Neue Hiobsbotschaften

Finanzkrise und Politkrise

Nach dem Rücktritt der sozialistischen Minderheits-Regierung in der Vorwoche sind nun Neuwahlen für den 5. Juni festgesetzt worden. Bis dahin kämpft die Übergangsregierung gegen neue Rückschläge: So wurde jetzt bekannt, dass das Defizit-Ziel fürs Vorjahr klar verfehlt wurde.

Morgenjournal, 01.04.2011

Regierung an Sparkurs gescheitert

Für Portugals Wirtschaft wird es immer enger. Die verzweifelten Versuche der Regierung, dem Euro-Schutzschirm zu entkommen, haben einen weiteren Rückschlag erlitten. Im Kampf gegen das wachsende Defizit musste die Minderheitsregierung von Jose Socrates vergangene Woche die erste Niederlage hinnehmen. Mit seinem vierten Sparpaket in Folge war der sozialistische Ministerpräsident im Parlament abgeblitzt und danach zurückgetreten. Die Opposition, die drei Maßnahmenpakete mitgetragen hatte, verweigerte beim letzten Sparvorhaben das Einverständnis und brachte die Minderheitsregierung zu Fall.

Ziele zu hoch gesteckt

Ministerpräsident Jose Socrates sah sich nicht mehr in der Lage, den von der EU-Kommission akzeptierten Sanierungsplan einzuhalten. Eine Woche nach dem Rücktritt wird deutlich, dass der Regierungschef an zu hoch gesteckten Zielen gescheitert ist. Die für 2010 versprochene Senkung des Defizits auf 7,3 Prozent wurde klar verfehlt. Tatsächlich lag das Defizit fürs Vorjahr, wie das statistische Amt in Lissabon gestern bekannt gab, bei 8,6 Prozent. Statt die Gesamtschulden – wie geplant – mithilfe von Steuererhöhungen und Lohnkürzungen in den Griff zu bekommen, sind sie weiter gestiegen. Der Plan zur Sanierung der Wirtschaft, den José Socrates den Euro-Partnern selbstbewusst präsentiert hatte, ist in Frage gestellt.

Bilanzen geschönt

Allen Zusicherungen zum Trotz war es der Regierung nicht einmal gelungen, das erste Etappenziel des Sparkonzeptes zu erreichen. Der noch amtierende Finanzminister gibt den neuen Regeln bei der Berechnung des Defizits die Schuld, muss sich aber auch den Vorwurf gefallen lassen, die Bilanzen geschönt zu haben. Seit dem Rücktritt der Regierung sind die Zinsen der Staatsanleihen weiter gestiegen – inzwischen auf deutlich über 8 Prozent. Diese Marke hatte Finanzminister Teixeira dos Santos vor wenigen Tagen noch als Schmerzgrenze genannt, darüber seien die Zinsen nicht mehr finanzierbar.

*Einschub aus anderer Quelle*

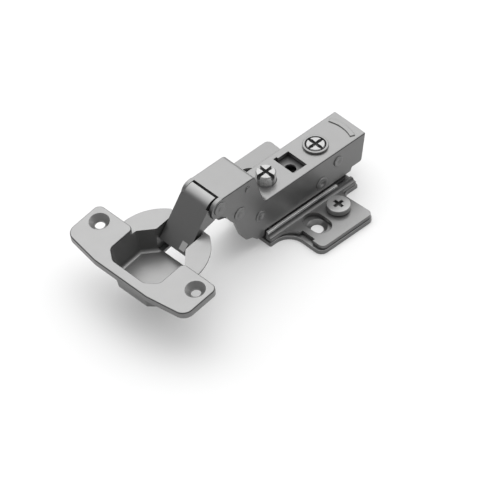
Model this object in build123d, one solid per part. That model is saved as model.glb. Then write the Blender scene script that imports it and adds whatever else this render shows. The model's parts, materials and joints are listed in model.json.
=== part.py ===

Rettungsschirm nach der Wahl

Der Finanzminister schließt zurzeit einen Antrag auf EU-Finanzhilfe aus: Die Übergangsregierung könne diesen Schritt nicht setzen. Die undankbare Aufgabe fällt der nächsten Regierung zu, die nach den Neuwahlen am 5. Juni aller Voraussicht nach von der konservativen PSD gestellt wird. Trübe Aussichten für einen Wahlsieger, unmittelbar nach der Amtsübernahme unter dem Euro-Rettungsschirm Zuflucht suchen zu müssen.